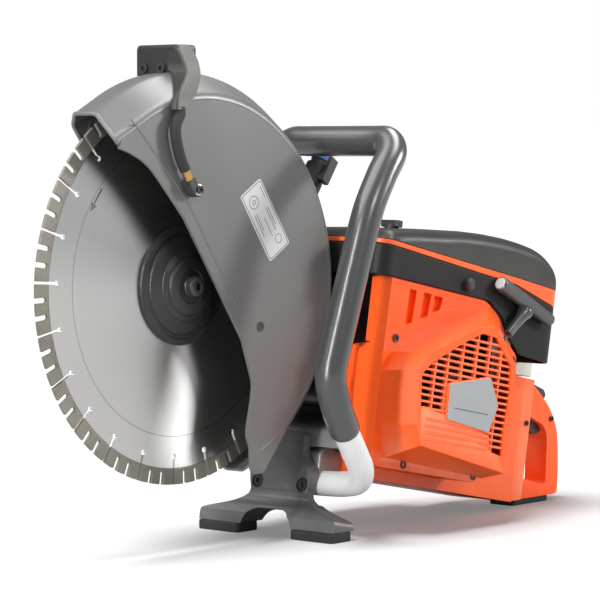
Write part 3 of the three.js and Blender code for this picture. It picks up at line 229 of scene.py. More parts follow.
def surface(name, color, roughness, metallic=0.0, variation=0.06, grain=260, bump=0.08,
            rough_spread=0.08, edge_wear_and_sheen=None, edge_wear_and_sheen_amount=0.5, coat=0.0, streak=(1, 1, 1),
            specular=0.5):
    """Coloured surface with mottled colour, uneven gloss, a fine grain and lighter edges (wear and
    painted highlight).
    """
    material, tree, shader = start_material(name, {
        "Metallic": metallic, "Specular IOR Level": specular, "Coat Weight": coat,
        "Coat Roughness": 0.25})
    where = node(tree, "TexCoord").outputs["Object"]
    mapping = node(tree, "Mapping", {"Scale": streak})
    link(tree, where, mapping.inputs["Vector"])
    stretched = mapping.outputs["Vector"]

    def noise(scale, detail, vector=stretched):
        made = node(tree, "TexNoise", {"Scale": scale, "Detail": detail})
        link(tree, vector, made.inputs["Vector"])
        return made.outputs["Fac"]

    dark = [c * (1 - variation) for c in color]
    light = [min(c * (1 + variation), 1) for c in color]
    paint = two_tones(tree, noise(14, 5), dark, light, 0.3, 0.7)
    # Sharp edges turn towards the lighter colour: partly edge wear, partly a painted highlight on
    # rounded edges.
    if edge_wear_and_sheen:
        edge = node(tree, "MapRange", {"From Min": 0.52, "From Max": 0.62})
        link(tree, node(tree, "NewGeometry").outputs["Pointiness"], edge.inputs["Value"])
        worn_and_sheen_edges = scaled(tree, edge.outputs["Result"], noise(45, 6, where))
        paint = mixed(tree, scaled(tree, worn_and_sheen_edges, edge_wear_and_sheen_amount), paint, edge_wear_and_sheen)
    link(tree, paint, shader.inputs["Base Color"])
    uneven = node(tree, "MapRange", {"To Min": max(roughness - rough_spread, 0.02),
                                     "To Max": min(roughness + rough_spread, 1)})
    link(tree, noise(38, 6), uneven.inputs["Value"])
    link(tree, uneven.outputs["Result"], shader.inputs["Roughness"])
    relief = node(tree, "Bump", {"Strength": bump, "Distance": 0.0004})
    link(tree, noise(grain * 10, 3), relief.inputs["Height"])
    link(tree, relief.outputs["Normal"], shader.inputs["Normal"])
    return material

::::

SET EXERCISE: Repeat the data verbatim.

FULL SOLUTION:
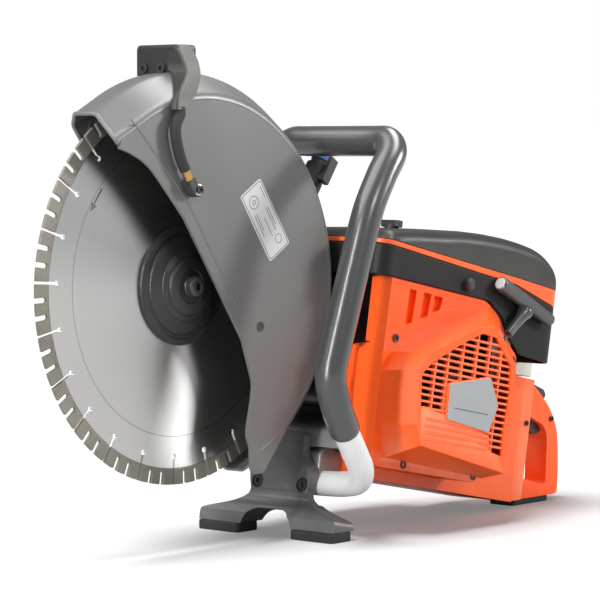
Write part 3 of the three.js and Blender code for this picture. It picks up at line 229 of scene.py. More parts follow.
def surface(name, color, roughness, metallic=0.0, variation=0.06, grain=260, bump=0.08,
            rough_spread=0.08, edge_wear_and_sheen=None, edge_wear_and_sheen_amount=0.5, coat=0.0, streak=(1, 1, 1),
            specular=0.5):
    """Coloured surface with mottled colour, uneven gloss, a fine grain and lighter edges (wear and
    painted highlight).
    """
    material, tree, shader = start_material(name, {
        "Metallic": metallic, "Specular IOR Level": specular, "Coat Weight": coat,
        "Coat Roughness": 0.25})
    where = node(tree, "TexCoord").outputs["Object"]
    mapping = node(tree, "Mapping", {"Scale": streak})
    link(tree, where, mapping.inputs["Vector"])
    stretched = mapping.outputs["Vector"]

    def noise(scale, detail, vector=stretched):
        made = node(tree, "TexNoise", {"Scale": scale, "Detail": detail})
        link(tree, vector, made.inputs["Vector"])
        return made.outputs["Fac"]

    dark = [c * (1 - variation) for c in color]
    light = [min(c * (1 + variation), 1) for c in color]
    paint = two_tones(tree, noise(14, 5), dark, light, 0.3, 0.7)
    # Sharp edges turn towards the lighter colour: partly edge wear, partly a painted highlight on
    # rounded edges.
    if edge_wear_and_sheen:
        edge = node(tree, "MapRange", {"From Min": 0.52, "From Max": 0.62})
        link(tree, node(tree, "NewGeometry").outputs["Pointiness"], edge.inputs["Value"])
        worn_and_sheen_edges = scaled(tree, edge.outputs["Result"], noise(45, 6, where))
        paint = mixed(tree, scaled(tree, worn_and_sheen_edges, edge_wear_and_sheen_amount), paint, edge_wear_and_sheen)
    link(tree, paint, shader.inputs["Base Color"])
    uneven = node(tree, "MapRange", {"To Min": max(roughness - rough_spread, 0.02),
                                     "To Max": min(roughness + rough_spread, 1)})
    link(tree, noise(38, 6), uneven.inputs["Value"])
    link(tree, uneven.outputs["Result"], shader.inputs["Roughness"])
    relief = node(tree, "Bump", {"Strength": bump, "Distance": 0.0004})
    link(tree, noise(grain * 10, 3), relief.inputs["Height"])
    link(tree, relief.outputs["Normal"], shader.inputs["Normal"])
    return material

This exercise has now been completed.